_Directive_: Everything from the first line down to the line containing "import math" should be reproduced exactly; please include nothing else.

_Material provided_:
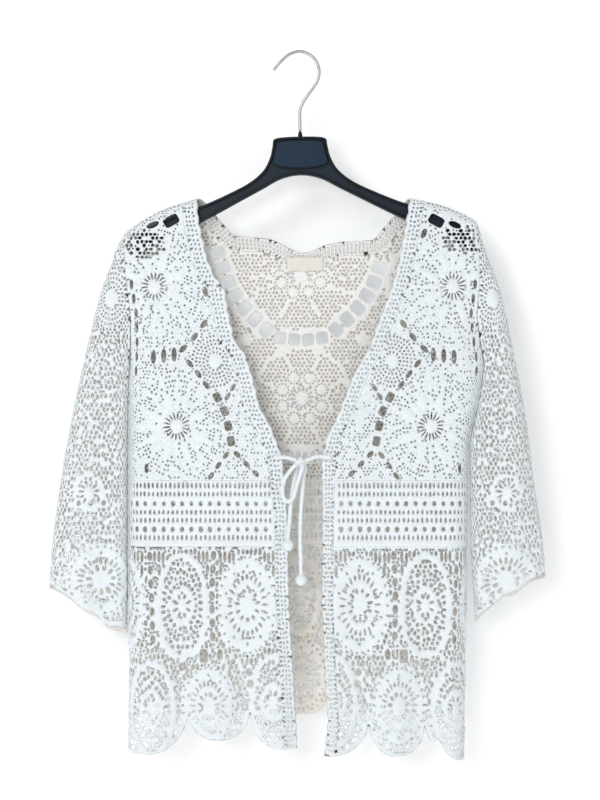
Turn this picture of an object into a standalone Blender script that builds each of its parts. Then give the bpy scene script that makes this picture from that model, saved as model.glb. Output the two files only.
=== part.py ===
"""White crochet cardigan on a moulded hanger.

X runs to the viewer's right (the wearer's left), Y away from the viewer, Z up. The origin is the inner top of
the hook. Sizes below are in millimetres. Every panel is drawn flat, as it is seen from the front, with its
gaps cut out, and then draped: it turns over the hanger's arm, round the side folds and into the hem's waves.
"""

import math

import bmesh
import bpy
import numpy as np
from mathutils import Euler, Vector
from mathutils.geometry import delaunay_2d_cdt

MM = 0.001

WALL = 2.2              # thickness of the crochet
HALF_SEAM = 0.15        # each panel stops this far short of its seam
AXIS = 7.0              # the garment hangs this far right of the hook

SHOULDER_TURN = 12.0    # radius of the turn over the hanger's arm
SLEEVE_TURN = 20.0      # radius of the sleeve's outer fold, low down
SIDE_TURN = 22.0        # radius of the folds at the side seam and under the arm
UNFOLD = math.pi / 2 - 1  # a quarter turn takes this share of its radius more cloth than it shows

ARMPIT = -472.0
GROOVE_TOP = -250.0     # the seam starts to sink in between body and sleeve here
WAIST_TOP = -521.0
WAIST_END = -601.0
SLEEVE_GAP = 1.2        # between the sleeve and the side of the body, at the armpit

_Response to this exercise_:
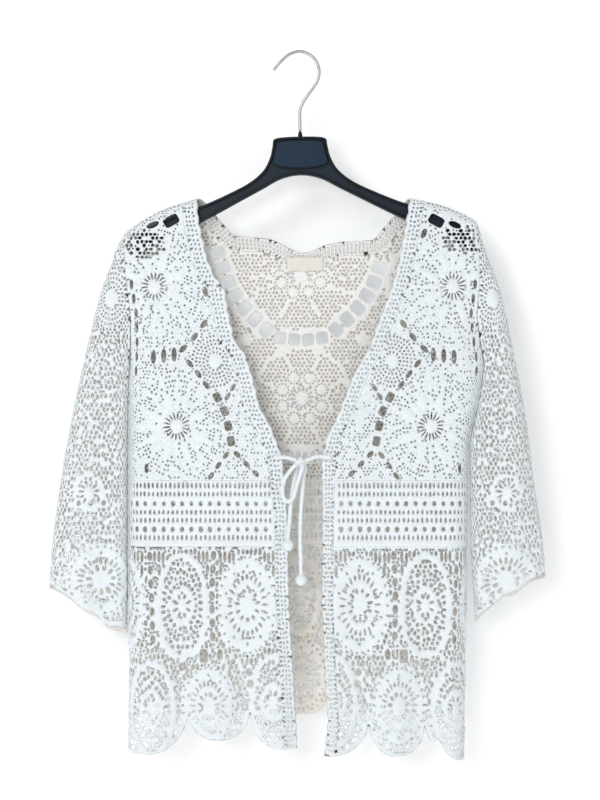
Turn this picture of an object into a standalone Blender script that builds each of its parts. Then give the bpy scene script that makes this picture from that model, saved as model.glb. Output the two files only.
=== part.py ===
"""White crochet cardigan on a moulded hanger.

X runs to the viewer's right (the wearer's left), Y away from the viewer, Z up. The origin is the inner top of
the hook. Sizes below are in millimetres. Every panel is drawn flat, as it is seen from the front, with its
gaps cut out, and then draped: it turns over the hanger's arm, round the side folds and into the hem's waves.
"""

import math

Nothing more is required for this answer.